By Phillimon Mhlanga
JAPANESE paint and chemical products giant, Kansai Plascon Africa Group, has embarked on a massive staff retrenchment exercise at its Zimbabwe unit, Astra Industries, the Financial Gazette’s Companies & Markets (C&M) can exclusively reveal.
Apart from Zimbabwe, Kansai Plascon Africa Group, which is headquartered in Johannesburg, South Africa, operates units in South Africa, Zambia, Namibia, Swaziland, and recently opened other units in Nigeria and Tanzania as part of its global expansion efforts.
The push to restructure the group comes after Kansai Plascon Africa Group appointed Farid Masood as the new group chief executive officer (CEO) about six months ago.
Well-placed sources at Astra Industries, the country’s largest paint manufacturer which commands about 45 percent of the local market share, told C&M last week that the company, which has a staff complement of about 250 employees, will throw into the streets about 125 workers during the course of this year as the company scales down operations.
One of the reasons cited for the move was that the company was grappling with a deepening economic crisis in Zimbabwe, which has resulted in the firm struggling to survive.
One source said: “We have already been told that about half of the workers will be dismissed this year, citing harsh economic conditions prevailing at the moment.”
Contacted for comment, Astra CEO, Mackenzie Mazimbe, confirmed that the company is currently undertaking a restructuring exercise but could not give details. He, however, indicated that the exercise was being driven by the company’s headquarters in South Africa.
Mazimbe said: “Like any other business, we are going through tough times and this is putting pressure on our costs. So I will not deny that there is restructuring going on. We have a new group CEO (Farid Masood) who was recently appointed at our headquarters in Johannesburg, South Africa. Truly, there is staff alignment which is going to happen but this is being driven from the headquarters in South Africa.
“I know there is alarm among our workers but as I speak I don’t know the number of our workers who are going to be affected. But I think it’s nowhere near that number that you are talking about.

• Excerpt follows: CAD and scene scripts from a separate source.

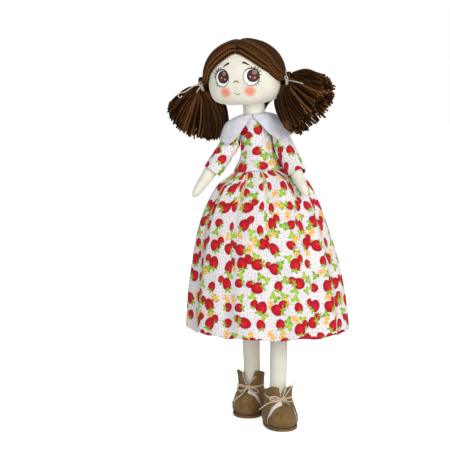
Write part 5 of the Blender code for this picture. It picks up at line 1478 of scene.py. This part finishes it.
def build_studio():
    """White floor and backdrop, soft lamps and the camera of the photograph."""
    scene = bpy.context.scene
    scene.world = scene.world or bpy.data.worlds.new("studio")
    scene.world.use_nodes = True
    net = Net(scene.world.node_tree)
    net.tree.nodes.clear()
    rays = net.node("LightPath").outputs
    straight, glossy, through = (Wire(net, rays[f"Is {kind} Ray"]) for kind in ("Camera", "Glossy", "Transmission"))
    seen = net.math("MAXIMUM", net.math("MAXIMUM", straight, glossy), through)
    light, plain = (net.make("Background", {0: WHITE, 1: strength}) for strength in (WORLD_LIGHT, 1))
    net.node("OutputWorld", {0: net.make("MixShader", {0: seen, 1: light, 2: plain})})

    mesh = bpy.data.meshes.new("floor")
    mesh.from_pydata([(-6, -6, 0), (6, -6, 0), (6, 6, 0), (-6, 6, 0)], [], [(0, 1, 2, 3)])
    floor = add_object("floor", mesh)
    floor.location.z = -0.0002
    net = Finish("floor_white", (0.9, 0.9, 0.9, 1), 0.9, 0, None, 0)
    matt = Wire(net, net.shader.outputs[0])
    bright = net.make("AddShader", {0: matt, 1: net.make("Emission", {0: WHITE, 1: FLOOR_GLOW})})
    straight = net.make("LightPath", out="Is Camera Ray")
    net.put(net.tree.nodes["Material Output"].inputs[0], net.make("MixShader", {0: straight, 1: matt, 2: bright}))
    mesh.materials.append(net.material)

    for name, (place, size, power) in LAMPS.items():
        lamp = bpy.data.lights.new(name, "AREA")
        lamp.shape, lamp.size, lamp.energy = "SQUARE", size, power
        holder = add_object(name, lamp)
        holder.location = place
        holder.rotation_euler = (LAMP_AIM - Vector(place)).to_track_quat("-Z", "Y").to_euler()

    camera = add_object("camera", bpy.data.cameras.new("camera"))
    camera.data.lens, camera.data.sensor_width = CAMERA_LENS, 36
    camera.data.clip_start, camera.data.clip_end = 0.05, 20
    around = math.radians(CAMERA_AROUND)
    camera.location = (CAMERA_FAR * math.sin(around) + JOINTS["sit"].x, -CAMERA_FAR * math.cos(around), CAMERA_HEIGHT)
    camera.rotation_euler = (math.radians(90 - CAMERA_DOWN), 0, around + math.radians(CAMERA_ASIDE))
    scene.camera = camera
    scene.view_settings.view_transform = "Standard"


def build_doll():
    """Make every piece."""
    cream, cotton, wool = cream_cotton(), printed_cotton(), yarn()
    # Dark felt of the cap under the combed strands: yarn beneath, painted darker than the yarn as the shade between
    # the strands.
    dark = felt("hair_cap", "brown_yarn", (22, 12, 8), (34, 20, 12), (50, 30, 18), 0.1)
    white = felt("white_felt", "white_felt", (190, 190, 202), (208, 208, 217), (224, 224, 229), 0.08)
    lining = felt("lining_felt", "white_felt", (206, 196, 196), (226, 218, 220), (240, 236, 238), 0.2)
    khaki = felt("khaki_felt", "khaki_felt", (84, 64, 34), (120, 94, 55), (146, 118, 74), 0.1)
    twine = twisted("twine", (186, 160, 130), (238, 216, 188))
    grey = twisted("tie_twine", (158, 150, 136), (226, 220, 208))
    thread = twisted("white_thread", (190, 186, 184), (232, 230, 228))
    parting = twisted("parting_thread", (58, 36, 20), (104, 74, 48))
    seam = twisted("khaki_thread", (60, 44, 24), (104, 80, 48))
    build_studio()
    build_head(cream)
    build_face()
    build_hair(wool, parting, dark)
    build_trunk(cream, thread, wood(), plastic())
    build_bodice(cotton, thread)
    build_skirt(cotton)
    build_collar(white)
    for side, sign in SIDES.items():
        build_pigtail(side, sign, wool)
        build_hair_tie(side, sign, grey)
        build_arm(side, sign, cream, cotton)
        build_leg(side, sign, cream)
        build_shoe(side, sign, khaki, lining, twine, seam)


build_doll()
bpy.context.view_layer.update()
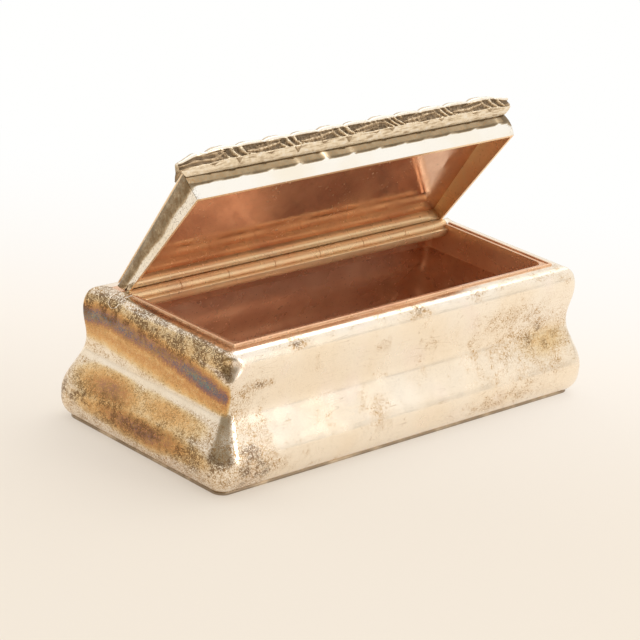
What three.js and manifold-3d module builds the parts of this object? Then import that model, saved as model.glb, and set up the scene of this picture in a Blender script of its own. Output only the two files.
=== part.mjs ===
// Silver snuff box with ogee sides, a gilt bezel and a lid on a seven-knuckle hinge.
// Millimetres. +X runs along the hinge, -Y is the front, +Z is up, the base stands on z = 0.
// Every piece is drawn with the lid shut; the lid's group then turns it open about the hinge.

import * as THREE from 'three';
import { mergeVertices } from 'three/addons/utils/BufferGeometryUtils.js';
import Module from 'manifold-3d';

const wasm = await Module();
wasm.setup();

// Box opening, inside the lip of the gilt bezel
const openingLength = 74.8;
const openingDepth = 29.4;

// Heights above the table
const baseThickness = 0.5;
const bellyHeight = 5.05;
const waistHeight = 14.2;
const shoulderHeight = 19.4;
const topHeight = 23.5;

// How far the side stands out from the opening's edge, from foot to top, and how far the roll
// at the top swells past a straight slope
const footOut = 4.6;
const bellyOut = 6.72;
const waistOut = 3.45;
const shoulderOut = 3.81;
const rimOut = 2.3;
const rollSwell = 0.12;

// How long each curve of the side holds its first and its last direction, as a share of its height
const footLean = 0.12;
const footSpread = 0.5;
const bellyTurn = 0.45;
const bellyHold = 0.34;
const waistHold = 0.34;
const shoulderHold = 0.4;
const rollHold = 0.59;

// Radius of the box's upright corners, from foot to top
const footCorner = 2.0;
const bellyCorner = 4.0;
const waistCorner = 1.45;
const shoulderCorner = 0.35;
const rimCorner = 0.35;
const tightestCorner = 0.2;

// Sheet thicknesses and the fine gap left by a soldered seam
const wallThickness = 0.9;
const baseLip = 0.15;
const seam = 0.06;

// Gilt bezel inside the opening: a strip bent out into a ledge that carries the lid's rim, and
// up into a thin lip that stands proud round it
const bezelThickness = 0.45;
const bezelHeight = 5.4;
const bezelCorner = 1.6;
const ledgeWidth = 0.75;
const ledgeRise = 0.05;
const lipThickness = 0.45;
const lipRise = 0.3;

// Hinge: a tube in seven knuckles on one pin, let into the back of the opening
const hingeInset = 3.45;
const hingeDrop = 0.61;
const tubeRadius = 1.1;
const pinRadius = 0.5;
const pinClearance = 0.2;
const knuckleCount = 7;
const knuckleGap = 0.25;
const tubeClearance = 0.22;
const troughThickness = 0.8;
const plugEndInset = 0.5;
const plugDome = 0.35;

// Lid: a shallow tray with convex walls, thinner at the hinge than at the front
const lidClearance = 0.17;
const lidSeat = 0.05;
const lidFrontHeight = 5.25;
const lidRearHeight = 2.85;
const lidPlateThickness = 0.5;
const lidWallThickness = 0.5;
const lidEdgeRadius = 0.25;
const lidBulge = 0.36;
const lidFrontLean = 0.45;
const lidEndLean = 0.1;
const lidRearOverhang = 0.53;
const lidRearInset = 0.8;
const lidHeelRadius = 1.9;
const lidOpenAngle = 54.25;

// Cast scroll border, fixed over the lid's front edge, which the thumb lifts
const borderDrop = 0.9;
const borderReach = 3.3;
const borderLap = 2.2;
const borderThickness = 2.15;
const borderHeel = 0.6;
const borderLobes = 11;
const borderLobeDepth = 0.4;
const borderTipStart = 0.86;
const borderTipFlare = 1.4;
const borderTipFall = 0.5;
const borderTipThinning = 0.5;
const borderSteps = 110;

// Section of the border, as shares of its reach forward and of its thickness
const borderFaceBulge = 1.1;
const borderFaceMiddle = 0.55;
const borderBrow = 1.02;
const borderRidge = 0.7;
const borderRidgeHeight = 1.08;
const borderHollow = 0.3;
const borderHollowHeight = 0.72;

// Roundness of the curved faces
const profileDivisions = 5;
const cornerSteps = 4;
const tubeSides = 28;
const pinSides = 16;
const mergeTolerance = 1e-4;

// Places worked out from the sizes above
const halfLength = openingLength / 2;
const halfDepth = openingDepth / 2;
const hingeY = halfDepth - hingeInset;
const hingeZ = topHeight - hingeDrop;
const troughRadius = tubeRadius + tubeClearance;
const lidOuterX = halfLength - lidClearance;
const lidInnerX = lidOuterX - lidWallThickness;
const lidOuterY = -(halfDepth - lidClearance);
const lidRearY = hingeY + lidRearOverhang;
const ledgeTop = topHeight + ledgeRise;
const lidRim = ledgeTop + lidSeat;
const lidTaper = Math.atan2(lidFrontHeight - lidRearHeight, lidRearY - lidOuterY);
const farAway = 2 * (openingLength + openingDepth + topHeight);

// Finishes seen in the photograph
const silver = { color: 0xd9c8aa, roughness: 0.28, metalness: 1.0 };
const tarnished = { color: 0x9a8468, roughness: 0.42, metalness: 1.0 };
const gilt = { color: 0xc07a4a, roughness: 0.32, metalness: 1.0 };
const steel = { color: 0x8f8a80, roughness: 0.4, metalness: 1.0 };

// A closed three.js geometry as a solid for boolean work
function toSolid(geometry) {
  const bare = geometry.clone();
  bare.deleteAttribute('normal');
  bare.deleteAttribute('uv');
  const merged = mergeVertices(bare, mergeTolerance);
  const mesh = new wasm.Mesh({
    numProp: 3,
    vertProperties: new Float32Array(merged.attributes.position.array),
    triVerts: new Uint32Array(merged.index.array),
  });
  return new wasm.Manifold(mesh);
}

// A solid back as a three.js geometry
function toGeometry(solid) {
  const mesh = solid.getMesh();
  const geometry = new THREE.BufferGeometry();
  geometry.setAttribute('position', new THREE.BufferAttribute(mesh.vertProperties, 3));
  geometry.setIndex(new THREE.BufferAttribute(mesh.triVerts, 1));
  geometry.computeVertexNormals();
  return geometry;
}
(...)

If that is to happen, procedures have to be followed.
He said the restructuring was “not specific to us only but it will also affect these other countries” under which Kansai Plascon has operations.
Astra Industries was bought by the Tokyo-listed paint manufacturing giant Kansai Plascon in 2013. It partnered with Hemistar, an investment vehicle for Astra management and staff, to acquire a 63,25 percent interest in the company from Finance Trust of Zimbabwe.
But an offer to minorities last year resulted in the consortium’s shareholding increasing to 80,2 percent, leaving the amount of free floating shares at less than 20 percent, which is less than the level prescribed by the Zimbabwe Stock Exchange’s listing rules. The ZSE requires that a 30 percent threshold of free floating shares should be maintained for a company listed on the bourse.
Eventually, this resulted in Astra Industries Limited de-listing from the ZSE last year after it could no longer comply with the local bourse’s ownership rules.
Astra Paints was established in 1947 as a commenced business known as Herbert Evans Paints. Over the years, the company merged with other paint companies like Titanium Paints to eventually become Plascon Paints, whose majority stake was then acquired by government through the Reserve Bank of Zimbabwe in 1983.
The company was renamed Astra Industries Limited.
Astra Industries operates two divisions, Astra Paints, which is the largest paint company in the country, and Astra Chemicals, which markets and distributes a diversified range of chemical products to industry.
Astra Paints has two factories, one in Harare and the other in Bulawayo.
The company also controls a 51 percent interest in NCP Distillers, an alcohol joint venture with Hippo Valley Estates.